Records

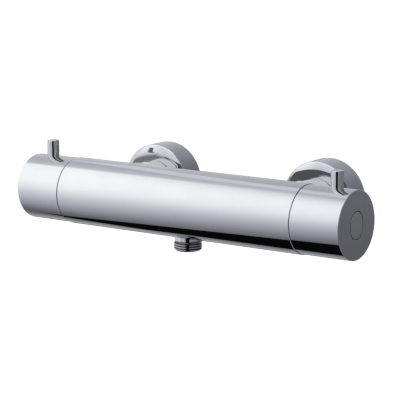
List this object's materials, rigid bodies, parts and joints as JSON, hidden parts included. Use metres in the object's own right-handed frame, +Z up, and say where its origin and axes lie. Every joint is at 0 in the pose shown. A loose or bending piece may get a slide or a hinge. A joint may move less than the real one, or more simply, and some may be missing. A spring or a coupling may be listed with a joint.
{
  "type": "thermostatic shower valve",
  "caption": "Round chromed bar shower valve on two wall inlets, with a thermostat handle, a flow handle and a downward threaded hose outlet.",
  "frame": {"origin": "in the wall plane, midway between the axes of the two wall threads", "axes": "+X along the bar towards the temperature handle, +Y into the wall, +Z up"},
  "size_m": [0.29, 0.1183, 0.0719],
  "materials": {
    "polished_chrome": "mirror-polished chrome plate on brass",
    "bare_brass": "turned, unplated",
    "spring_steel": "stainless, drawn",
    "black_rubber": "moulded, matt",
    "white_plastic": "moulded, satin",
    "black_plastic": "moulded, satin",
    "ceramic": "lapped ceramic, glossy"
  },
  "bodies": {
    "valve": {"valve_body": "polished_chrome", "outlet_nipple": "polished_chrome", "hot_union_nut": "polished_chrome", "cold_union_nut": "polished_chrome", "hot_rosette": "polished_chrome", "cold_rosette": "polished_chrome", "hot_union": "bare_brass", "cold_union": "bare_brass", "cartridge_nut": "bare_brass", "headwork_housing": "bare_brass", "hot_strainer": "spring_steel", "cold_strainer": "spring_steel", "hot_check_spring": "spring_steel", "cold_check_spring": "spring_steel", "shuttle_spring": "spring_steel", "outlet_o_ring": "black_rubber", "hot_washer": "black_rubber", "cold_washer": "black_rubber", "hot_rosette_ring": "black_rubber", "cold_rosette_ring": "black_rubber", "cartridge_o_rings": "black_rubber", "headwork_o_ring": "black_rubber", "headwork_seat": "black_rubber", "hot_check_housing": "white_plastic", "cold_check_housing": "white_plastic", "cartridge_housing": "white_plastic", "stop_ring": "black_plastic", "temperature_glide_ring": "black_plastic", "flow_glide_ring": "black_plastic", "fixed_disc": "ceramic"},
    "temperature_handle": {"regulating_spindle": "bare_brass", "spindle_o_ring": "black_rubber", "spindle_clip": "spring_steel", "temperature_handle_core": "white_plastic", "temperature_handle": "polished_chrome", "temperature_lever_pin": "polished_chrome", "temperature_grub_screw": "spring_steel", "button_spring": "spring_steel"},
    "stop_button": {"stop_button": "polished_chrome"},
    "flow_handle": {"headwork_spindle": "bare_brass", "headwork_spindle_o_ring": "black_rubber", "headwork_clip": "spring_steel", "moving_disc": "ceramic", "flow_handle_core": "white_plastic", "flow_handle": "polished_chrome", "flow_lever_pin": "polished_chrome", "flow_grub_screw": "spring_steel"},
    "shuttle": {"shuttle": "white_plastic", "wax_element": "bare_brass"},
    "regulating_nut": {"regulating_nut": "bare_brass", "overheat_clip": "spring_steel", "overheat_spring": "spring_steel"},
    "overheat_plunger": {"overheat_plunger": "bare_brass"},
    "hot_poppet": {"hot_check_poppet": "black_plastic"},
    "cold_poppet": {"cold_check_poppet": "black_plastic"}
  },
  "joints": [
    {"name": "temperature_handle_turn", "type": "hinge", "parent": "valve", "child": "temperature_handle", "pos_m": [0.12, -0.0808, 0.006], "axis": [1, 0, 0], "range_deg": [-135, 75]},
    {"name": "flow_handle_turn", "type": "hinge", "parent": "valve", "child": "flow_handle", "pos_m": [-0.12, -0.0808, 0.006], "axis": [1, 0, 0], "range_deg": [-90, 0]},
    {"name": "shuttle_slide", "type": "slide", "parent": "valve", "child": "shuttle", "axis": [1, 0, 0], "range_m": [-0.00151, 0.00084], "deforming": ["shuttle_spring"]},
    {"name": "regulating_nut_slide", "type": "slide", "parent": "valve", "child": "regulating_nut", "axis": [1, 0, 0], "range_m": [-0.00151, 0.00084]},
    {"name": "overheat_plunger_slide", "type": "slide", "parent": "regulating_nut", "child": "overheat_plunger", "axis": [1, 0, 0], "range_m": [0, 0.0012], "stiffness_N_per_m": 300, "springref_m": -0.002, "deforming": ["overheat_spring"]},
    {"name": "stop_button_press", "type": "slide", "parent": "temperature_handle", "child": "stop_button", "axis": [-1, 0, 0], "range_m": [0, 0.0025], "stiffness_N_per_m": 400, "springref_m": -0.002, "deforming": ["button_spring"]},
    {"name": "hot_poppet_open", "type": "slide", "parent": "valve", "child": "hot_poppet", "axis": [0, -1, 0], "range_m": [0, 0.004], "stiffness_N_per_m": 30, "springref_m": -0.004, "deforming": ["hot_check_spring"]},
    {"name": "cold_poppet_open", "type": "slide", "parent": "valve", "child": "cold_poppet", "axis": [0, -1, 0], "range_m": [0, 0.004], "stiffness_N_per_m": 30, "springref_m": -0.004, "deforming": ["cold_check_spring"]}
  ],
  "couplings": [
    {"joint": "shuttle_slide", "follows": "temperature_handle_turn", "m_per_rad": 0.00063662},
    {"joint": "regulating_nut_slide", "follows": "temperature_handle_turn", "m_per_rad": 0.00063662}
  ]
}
--
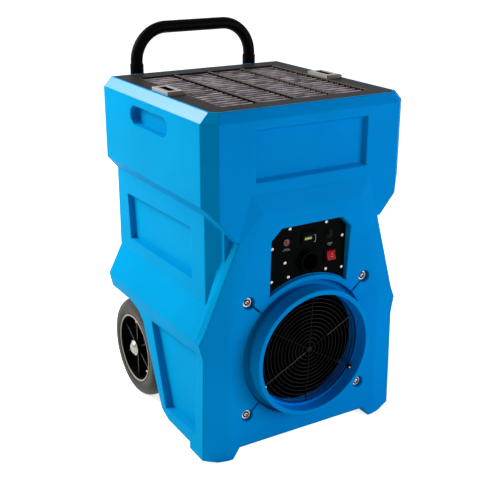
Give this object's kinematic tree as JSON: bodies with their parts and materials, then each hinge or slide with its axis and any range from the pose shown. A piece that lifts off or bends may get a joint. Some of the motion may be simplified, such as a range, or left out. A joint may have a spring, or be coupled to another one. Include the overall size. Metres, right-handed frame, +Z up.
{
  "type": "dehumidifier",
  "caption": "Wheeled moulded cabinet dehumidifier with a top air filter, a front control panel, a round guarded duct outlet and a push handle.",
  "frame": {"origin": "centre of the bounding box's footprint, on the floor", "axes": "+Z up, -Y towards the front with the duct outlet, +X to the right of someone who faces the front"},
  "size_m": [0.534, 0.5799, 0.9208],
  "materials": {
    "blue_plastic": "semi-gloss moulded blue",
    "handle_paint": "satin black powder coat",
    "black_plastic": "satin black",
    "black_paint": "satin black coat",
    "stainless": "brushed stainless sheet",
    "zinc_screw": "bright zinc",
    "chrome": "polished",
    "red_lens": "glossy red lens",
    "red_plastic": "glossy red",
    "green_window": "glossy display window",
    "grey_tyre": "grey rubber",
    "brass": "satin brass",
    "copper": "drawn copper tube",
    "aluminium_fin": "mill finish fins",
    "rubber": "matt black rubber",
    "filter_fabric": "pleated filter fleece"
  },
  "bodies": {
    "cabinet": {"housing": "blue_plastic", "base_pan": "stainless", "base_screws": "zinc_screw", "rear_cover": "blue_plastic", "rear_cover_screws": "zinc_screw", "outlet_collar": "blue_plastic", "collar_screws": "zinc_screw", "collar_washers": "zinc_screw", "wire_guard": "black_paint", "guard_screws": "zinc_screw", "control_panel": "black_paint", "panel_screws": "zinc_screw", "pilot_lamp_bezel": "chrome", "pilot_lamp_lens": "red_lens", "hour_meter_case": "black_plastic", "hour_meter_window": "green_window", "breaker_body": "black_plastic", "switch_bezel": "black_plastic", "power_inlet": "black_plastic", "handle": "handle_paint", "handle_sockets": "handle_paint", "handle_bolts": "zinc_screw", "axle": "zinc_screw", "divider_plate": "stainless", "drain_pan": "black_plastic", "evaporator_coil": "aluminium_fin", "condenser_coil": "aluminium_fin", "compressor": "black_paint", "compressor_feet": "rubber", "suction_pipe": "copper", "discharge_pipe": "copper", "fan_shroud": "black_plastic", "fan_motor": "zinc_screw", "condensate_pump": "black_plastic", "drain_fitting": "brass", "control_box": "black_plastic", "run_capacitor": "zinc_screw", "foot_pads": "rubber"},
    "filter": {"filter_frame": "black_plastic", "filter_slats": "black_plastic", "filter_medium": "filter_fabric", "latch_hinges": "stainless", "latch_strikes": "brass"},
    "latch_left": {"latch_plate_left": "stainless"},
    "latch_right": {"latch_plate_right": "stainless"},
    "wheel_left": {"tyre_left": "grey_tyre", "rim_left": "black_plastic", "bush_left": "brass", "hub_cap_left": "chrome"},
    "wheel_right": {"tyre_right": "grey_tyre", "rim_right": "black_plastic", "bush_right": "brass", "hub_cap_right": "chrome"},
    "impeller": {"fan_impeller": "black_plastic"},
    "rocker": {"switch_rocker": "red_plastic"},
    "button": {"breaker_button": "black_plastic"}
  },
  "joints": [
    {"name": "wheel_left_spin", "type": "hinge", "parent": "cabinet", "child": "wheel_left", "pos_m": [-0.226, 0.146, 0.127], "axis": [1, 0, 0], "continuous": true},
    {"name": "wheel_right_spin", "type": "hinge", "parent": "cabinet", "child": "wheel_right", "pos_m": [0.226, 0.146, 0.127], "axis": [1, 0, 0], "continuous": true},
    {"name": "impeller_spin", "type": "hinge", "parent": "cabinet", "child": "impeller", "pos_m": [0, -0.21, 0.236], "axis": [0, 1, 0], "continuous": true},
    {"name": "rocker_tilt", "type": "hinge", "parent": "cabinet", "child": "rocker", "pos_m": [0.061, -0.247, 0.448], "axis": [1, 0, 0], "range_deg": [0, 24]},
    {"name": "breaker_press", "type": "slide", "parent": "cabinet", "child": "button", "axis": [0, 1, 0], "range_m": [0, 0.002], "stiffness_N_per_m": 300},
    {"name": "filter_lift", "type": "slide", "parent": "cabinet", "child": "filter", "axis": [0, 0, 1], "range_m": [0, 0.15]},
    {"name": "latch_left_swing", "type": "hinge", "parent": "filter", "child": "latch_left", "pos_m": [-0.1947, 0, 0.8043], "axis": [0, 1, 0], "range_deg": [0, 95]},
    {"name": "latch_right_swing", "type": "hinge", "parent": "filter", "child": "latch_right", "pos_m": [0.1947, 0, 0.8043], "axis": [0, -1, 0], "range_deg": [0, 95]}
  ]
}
...
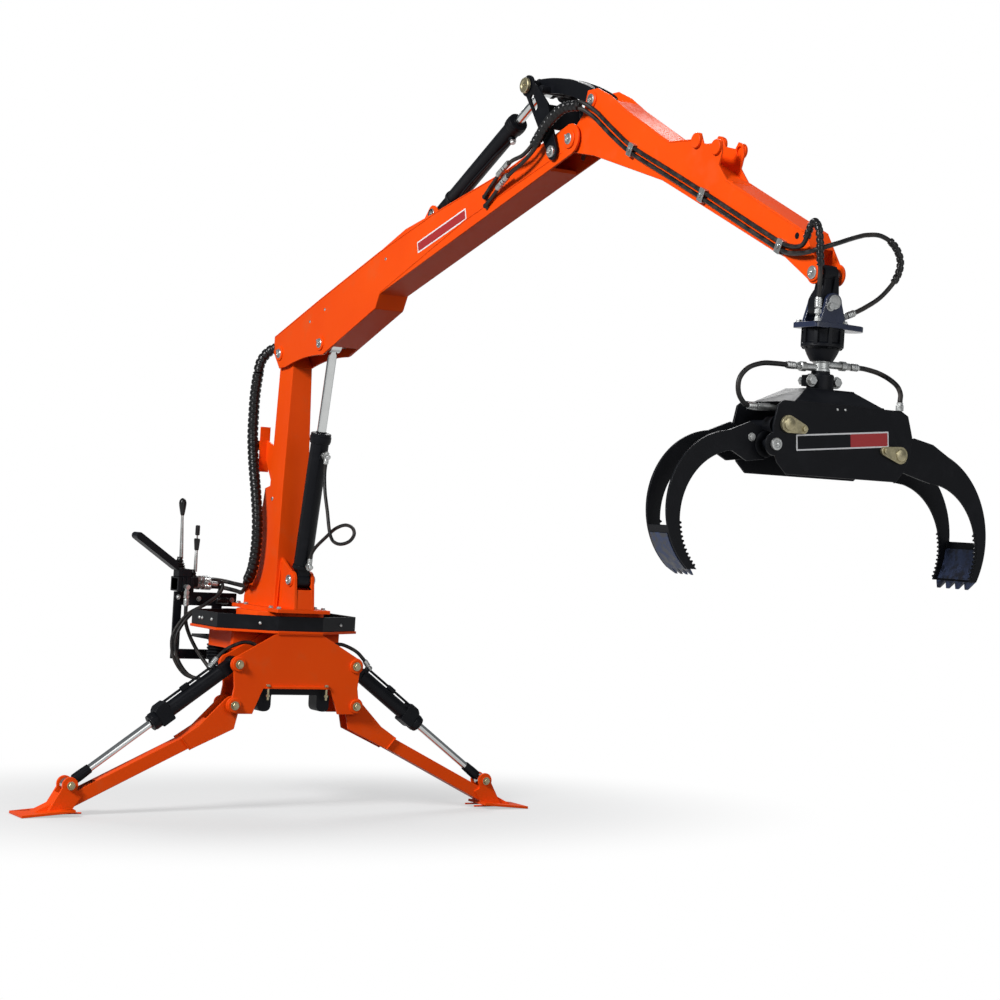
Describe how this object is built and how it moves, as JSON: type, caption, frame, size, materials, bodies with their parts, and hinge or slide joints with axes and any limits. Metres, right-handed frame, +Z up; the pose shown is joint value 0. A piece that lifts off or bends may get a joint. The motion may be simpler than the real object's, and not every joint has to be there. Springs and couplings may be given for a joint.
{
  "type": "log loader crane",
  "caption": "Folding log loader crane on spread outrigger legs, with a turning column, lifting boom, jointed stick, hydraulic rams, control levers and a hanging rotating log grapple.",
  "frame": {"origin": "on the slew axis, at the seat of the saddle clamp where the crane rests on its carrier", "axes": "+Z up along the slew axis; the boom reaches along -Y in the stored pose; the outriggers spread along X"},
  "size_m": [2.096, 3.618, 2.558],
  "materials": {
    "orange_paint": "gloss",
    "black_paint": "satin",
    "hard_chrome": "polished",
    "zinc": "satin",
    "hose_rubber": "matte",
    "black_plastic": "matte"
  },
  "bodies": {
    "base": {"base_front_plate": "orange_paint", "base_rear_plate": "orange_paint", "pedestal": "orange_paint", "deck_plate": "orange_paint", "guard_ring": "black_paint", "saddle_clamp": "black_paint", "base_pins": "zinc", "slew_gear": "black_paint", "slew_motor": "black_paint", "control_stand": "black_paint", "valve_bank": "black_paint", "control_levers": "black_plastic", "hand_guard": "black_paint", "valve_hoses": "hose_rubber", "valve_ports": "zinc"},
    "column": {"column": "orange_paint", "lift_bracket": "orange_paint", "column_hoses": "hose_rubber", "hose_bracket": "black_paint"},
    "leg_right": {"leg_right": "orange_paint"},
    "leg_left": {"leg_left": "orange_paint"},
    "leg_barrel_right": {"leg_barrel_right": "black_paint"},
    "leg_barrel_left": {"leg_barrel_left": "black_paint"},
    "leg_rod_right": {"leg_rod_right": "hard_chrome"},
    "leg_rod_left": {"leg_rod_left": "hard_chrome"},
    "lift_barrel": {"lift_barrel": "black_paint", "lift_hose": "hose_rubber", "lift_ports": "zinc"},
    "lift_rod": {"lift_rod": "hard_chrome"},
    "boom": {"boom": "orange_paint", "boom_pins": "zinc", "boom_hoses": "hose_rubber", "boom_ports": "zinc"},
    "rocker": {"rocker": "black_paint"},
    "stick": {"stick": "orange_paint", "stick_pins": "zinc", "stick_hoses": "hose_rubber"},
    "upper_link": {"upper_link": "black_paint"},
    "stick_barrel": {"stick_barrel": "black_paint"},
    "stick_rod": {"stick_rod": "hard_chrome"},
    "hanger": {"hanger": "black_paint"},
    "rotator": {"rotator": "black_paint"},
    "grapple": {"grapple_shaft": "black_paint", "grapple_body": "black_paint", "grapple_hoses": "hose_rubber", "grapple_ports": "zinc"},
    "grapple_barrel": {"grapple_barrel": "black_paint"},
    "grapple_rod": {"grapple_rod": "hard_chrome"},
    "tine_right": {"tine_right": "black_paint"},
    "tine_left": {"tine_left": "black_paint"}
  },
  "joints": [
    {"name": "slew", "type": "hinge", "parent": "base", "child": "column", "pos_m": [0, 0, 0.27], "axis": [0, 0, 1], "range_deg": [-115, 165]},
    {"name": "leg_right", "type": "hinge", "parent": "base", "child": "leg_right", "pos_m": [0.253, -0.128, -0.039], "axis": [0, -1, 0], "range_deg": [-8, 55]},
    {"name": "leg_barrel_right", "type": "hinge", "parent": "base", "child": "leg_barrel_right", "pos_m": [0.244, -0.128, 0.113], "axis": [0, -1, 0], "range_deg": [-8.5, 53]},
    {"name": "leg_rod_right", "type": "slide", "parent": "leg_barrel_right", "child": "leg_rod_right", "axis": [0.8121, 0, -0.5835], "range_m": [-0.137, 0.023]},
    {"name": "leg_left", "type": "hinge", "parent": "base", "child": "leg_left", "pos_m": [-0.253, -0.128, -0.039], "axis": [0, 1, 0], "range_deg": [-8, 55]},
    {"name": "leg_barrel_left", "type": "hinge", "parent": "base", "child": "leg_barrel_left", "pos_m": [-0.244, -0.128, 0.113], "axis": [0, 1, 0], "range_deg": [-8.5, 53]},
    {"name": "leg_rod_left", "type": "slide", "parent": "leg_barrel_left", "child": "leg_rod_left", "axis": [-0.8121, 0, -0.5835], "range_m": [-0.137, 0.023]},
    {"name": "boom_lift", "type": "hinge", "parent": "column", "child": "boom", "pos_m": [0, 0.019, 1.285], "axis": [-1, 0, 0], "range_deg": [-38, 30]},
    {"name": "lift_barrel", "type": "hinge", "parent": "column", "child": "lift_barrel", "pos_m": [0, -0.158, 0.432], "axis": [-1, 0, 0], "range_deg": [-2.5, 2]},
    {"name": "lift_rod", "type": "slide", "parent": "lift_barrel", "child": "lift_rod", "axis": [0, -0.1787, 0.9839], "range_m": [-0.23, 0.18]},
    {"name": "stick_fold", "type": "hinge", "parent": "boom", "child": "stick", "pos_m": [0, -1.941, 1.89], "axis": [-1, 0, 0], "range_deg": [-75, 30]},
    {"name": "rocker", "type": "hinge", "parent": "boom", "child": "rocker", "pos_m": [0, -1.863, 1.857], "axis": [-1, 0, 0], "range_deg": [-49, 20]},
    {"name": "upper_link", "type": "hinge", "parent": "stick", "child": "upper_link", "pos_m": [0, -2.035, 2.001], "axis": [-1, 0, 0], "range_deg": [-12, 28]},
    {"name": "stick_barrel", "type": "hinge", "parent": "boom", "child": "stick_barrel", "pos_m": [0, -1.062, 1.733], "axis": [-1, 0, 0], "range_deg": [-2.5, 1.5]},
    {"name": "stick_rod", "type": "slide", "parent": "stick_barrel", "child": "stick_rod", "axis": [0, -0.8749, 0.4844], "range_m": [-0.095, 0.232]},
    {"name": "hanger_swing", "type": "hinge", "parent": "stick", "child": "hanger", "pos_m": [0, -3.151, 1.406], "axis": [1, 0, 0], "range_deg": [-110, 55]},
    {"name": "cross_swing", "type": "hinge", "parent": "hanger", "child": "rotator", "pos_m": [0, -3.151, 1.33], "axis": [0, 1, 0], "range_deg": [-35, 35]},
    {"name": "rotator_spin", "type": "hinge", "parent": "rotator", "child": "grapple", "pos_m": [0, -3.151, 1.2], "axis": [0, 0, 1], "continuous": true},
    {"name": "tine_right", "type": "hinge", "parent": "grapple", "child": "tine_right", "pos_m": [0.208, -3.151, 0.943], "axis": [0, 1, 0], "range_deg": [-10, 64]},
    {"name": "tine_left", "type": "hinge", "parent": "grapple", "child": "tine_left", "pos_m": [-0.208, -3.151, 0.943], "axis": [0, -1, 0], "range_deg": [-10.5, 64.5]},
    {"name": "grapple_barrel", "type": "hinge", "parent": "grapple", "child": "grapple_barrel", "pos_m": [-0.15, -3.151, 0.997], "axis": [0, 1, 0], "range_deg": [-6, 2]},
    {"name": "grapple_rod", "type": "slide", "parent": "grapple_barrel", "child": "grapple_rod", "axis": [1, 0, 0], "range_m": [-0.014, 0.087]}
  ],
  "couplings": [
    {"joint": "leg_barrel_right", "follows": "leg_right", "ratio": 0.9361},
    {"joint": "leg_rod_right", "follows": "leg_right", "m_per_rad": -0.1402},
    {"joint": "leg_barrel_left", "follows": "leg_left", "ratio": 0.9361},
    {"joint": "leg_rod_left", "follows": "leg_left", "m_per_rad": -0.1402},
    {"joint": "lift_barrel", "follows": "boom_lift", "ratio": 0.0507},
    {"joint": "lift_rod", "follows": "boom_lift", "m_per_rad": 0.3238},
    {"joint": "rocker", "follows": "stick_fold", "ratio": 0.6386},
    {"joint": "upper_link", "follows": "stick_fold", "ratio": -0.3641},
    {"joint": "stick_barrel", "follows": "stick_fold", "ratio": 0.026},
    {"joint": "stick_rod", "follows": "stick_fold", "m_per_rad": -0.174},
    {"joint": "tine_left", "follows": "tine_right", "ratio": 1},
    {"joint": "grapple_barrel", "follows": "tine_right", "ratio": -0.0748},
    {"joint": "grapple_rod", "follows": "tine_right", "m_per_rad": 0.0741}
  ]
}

▸ REQUIREMENT: Count the lines of these entries that hold the string "bends", and give only that number.

▸ RESULT FOR THIS TASK: 2